Do you know what you are selling - marketing part 2

So in the last marketing post I covered the difference between marketing and sales.  But now I want to know, do you know the point of your marketing campaign?


A lot of authors don't seem to know the point.


There are 3 ways to market your book.  Pick one of the three and use that as the starting point for your marketing strategy. Because (and here is the important bit) the method you use will depend on your goal. It will utilise different techniques, and it will net you different results.


  • market your title
  • market your name
  • market your publishing company* 
*sorry, pet peeve, a publishing imprint is a sub-division of a larger publishing company  wikipedia. You own a publishing company or small press, not an imprint.

Title

  You can market the title of your novel (or, alternatively, the title of your series). I was on about book 4 or 5 before I realised Kelley Armstrong's series was called Women of the Underworld. There was no indication on the books that the series had a title.
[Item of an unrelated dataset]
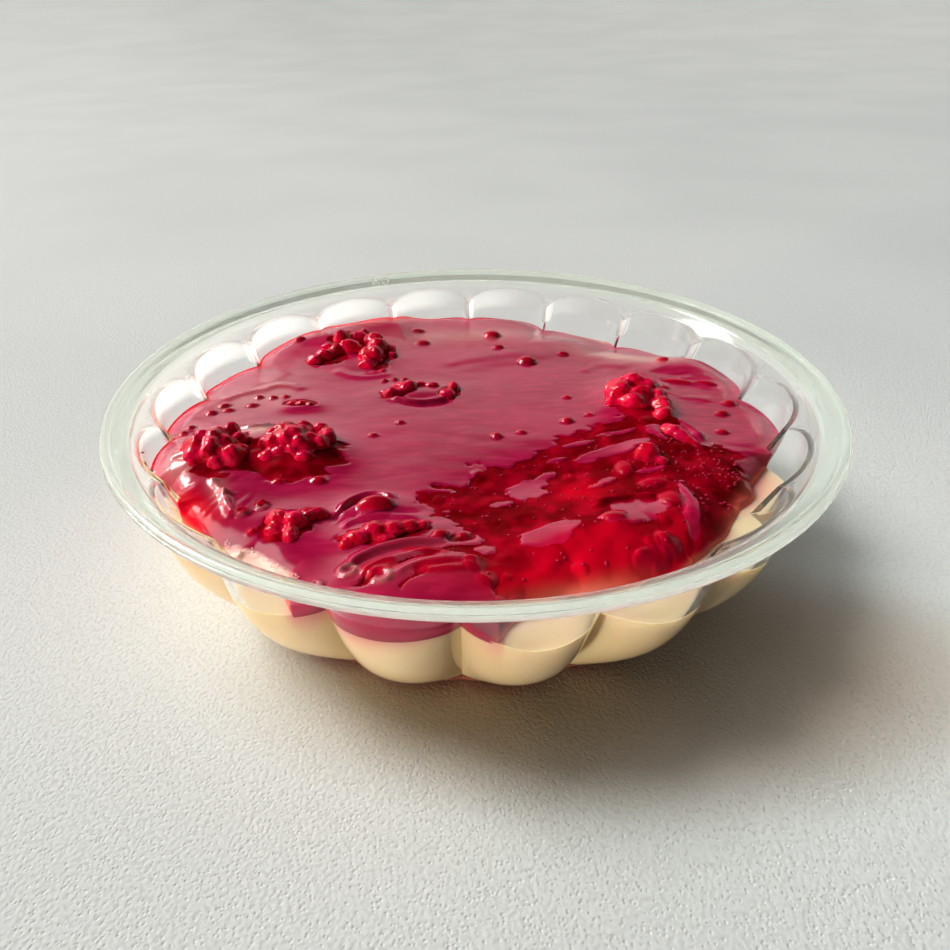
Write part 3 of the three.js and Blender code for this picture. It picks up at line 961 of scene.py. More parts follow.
def inside(x, y, outline):
    """Distance to a closed outline, positive inside it."""
    nearest = np.full_like(x, 1e9)
    crossings = np.zeros_like(x, bool)
    for (ax, ay), (bx, by) in zip(outline, outline[1:] + outline[:1]):
        long_x, long_y = bx - ax, by - ay
        share = np.clip(((x - ax) * long_x + (y - ay) * long_y) / (long_x**2 + long_y**2), 0, 1)
        nearest = np.minimum(nearest, np.hypot(x - ax - share * (bx - ax), y - ay - share * (by - ay)))
        between = (ay > y) != (by > y)
        crossings ^= between & (x < ax + (y - ay) * (bx - ax) / (by - ay + 1e-12))
    return np.where(crossings, nearest, -nearest)


def near_curve(x, y, first, middle, last):
    """Distance to a curve through three points, and how far along it the nearest place is."""
    nearest = np.full_like(x, 1e9)
    along = np.zeros_like(x)
    share = np.linspace(0, 1, CURVE_STEPS + 1)[:, None]
    curve = (1 - share) * (1 - 2 * share) * np.array(first) + 4 * share * (1 - share) * np.array(middle)
    curve = curve + share * (2 * share - 1) * np.array(last)
    for i in range(CURVE_STEPS):
        ax, ay = curve[i]
        dx, dy = curve[i + 1] - curve[i]
        part = np.clip(((x - ax) * dx + (y - ay) * dy) / (dx * dx + dy * dy), 0, 1)
        distance = np.hypot(x - ax - part * dx, y - ay - part * dy)
        closer = distance < nearest
        nearest = np.where(closer, distance, nearest)
        along = np.where(closer, (i + part) / CURVE_STEPS, along)
    return nearest, along


def ringed(x, y):
    """1 on the crest of each ring."""
    crest = 0.0
    for at, radius in RINGS:
        distance = np.hypot(x - at[0], y - at[1])
        crest = crest + np.exp(-(((distance - radius) / (0.3 * radius + 0.1)) ** 2))
    return crest


def folded(x, y, at, lean, width, seed):
    """Unevenly bent pattern of round-topped folds with sharp valleys between, from 0 in a valley to 1."""
    angle = math.radians(lean)
    across = (y - at[1]) * math.cos(angle) - (x - at[0]) * math.sin(angle)
    along = (x - at[0]) * math.cos(angle) + (y - at[1]) * math.sin(angle)
    bent = across + 0.7 * width * waviness(along, across, 8.0, seed, 2.4)
    bent = bent + 0.2 * width * waviness(along, across, 3.6, seed + 1, 2.0)
    return np.sqrt(np.abs(np.sin(math.pi * bent / (2 * width))))


# %% [markdown]
# The edge of the wet part isn't a clean line, so the distance to its outline is roughened before it becomes
# a mask. The valleys between the folds of the front heap are wet too.

# %% Wet or skinned
FOLD_SEED = 60
SEEDLING_TRIES, SEEDLING_COUNT = 1500, 30


def wetness(x, y):
    """1 where juice or fruit shows, and 0 where the skin covers it."""
    rough = 0.6 * waviness(x, y, 3.6, 21, 2.4) + 0.4 * waviness(x, y, 1.6, 22, 2.2)
    open_part = smooth_step(inside(x, y, WET_OUTLINE) + 1.1 * rough, -0.25, 0.35)
    for at, size, turn in ISLANDS:
        edge = 1 - np.sqrt(spread(x, y, at, size, turn)) + 0.19 * rough
        open_part = open_part * (1 - smooth_step(edge, -0.02, 0.12))
    at, size, lean, width, _ = CRUMPLED[0]
    valleys = 1 - smooth_step(folded(x, y, at, lean, width, FOLD_SEED), 0.50, 0.62)
    open_part = np.maximum(open_part, valleys * smooth_step(mound(x, y, at, size, lean), 0.35, 0.5))
    for at, size, turn in WET_SPOTS:
        edge = np.sqrt(spread(x, y, at, size, turn)) + 0.10 * rough
        open_part = np.maximum(open_part, 1 - smooth_step(edge, 0.9, 1.06))
    return open_part


def seedlings():
    """Small drupelets scattered in the wet part, closer together where the fruit is seedy."""
    generator = np.random.default_rng(7)
    x, y = generator.uniform((-8, -50), (46, -4), (SEEDLING_TRIES, 2)).T
    chance = generator.uniform(0, 1, SEEDLING_TRIES)
    seedy = 0.25 + mound(x, y, (41, -20), (6, 10))
    places = np.stack([x, y], -1)[(wetness(x, y) > 0.6) & (chance < seedy)][:SEEDLING_COUNT]
    size = generator.uniform(0.6, 1.25, len(places))
    turn = generator.uniform(0, 180, len(places))
    return [((px, py), (1.2 * w, w), lean, 0.4 * w) for (px, py), w, lean in zip(places, size, turn)]


SEEDLINGS = seedlings()

# %% [markdown]
# The relief starts from a nearly level surface. Swells come first, then folds, rings and crumpled places. The
# wet part lies a little lower than the skin and has its own finer lumps, and the fruit goes on last.

# %% Relief of the topping
TOPPING_LEVEL = 22.4
SKIN_THICKNESS = 0.16
RING_HEIGHT = 0.5
LUMP_HEIGHT, LUMP_ROUNDNESS = 0.8, 0.6


def crumple(x, y, at, size, lean, width, height, seed):
    patchy = 0.6 + 0.4 * waviness(x, y, 5.0, seed + 2)
    return height * (folded(x, y, at, lean, width, seed) - 0.7) * patchy * mound(x, y, at, size, lean)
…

On the other hand, Robert Jordan's Wheel of Time series  has a very distinctive Series name. In fact, the name has been so well presented that it is practically a brand. Every new novel starts with a blowing wind which is not the beginning because the wheel of time turns, it has no beginnings or endings. Additionally each new book is presented as Wheel of Time whatever number whatever title. And throughout the story characters reference the Wheel of Time.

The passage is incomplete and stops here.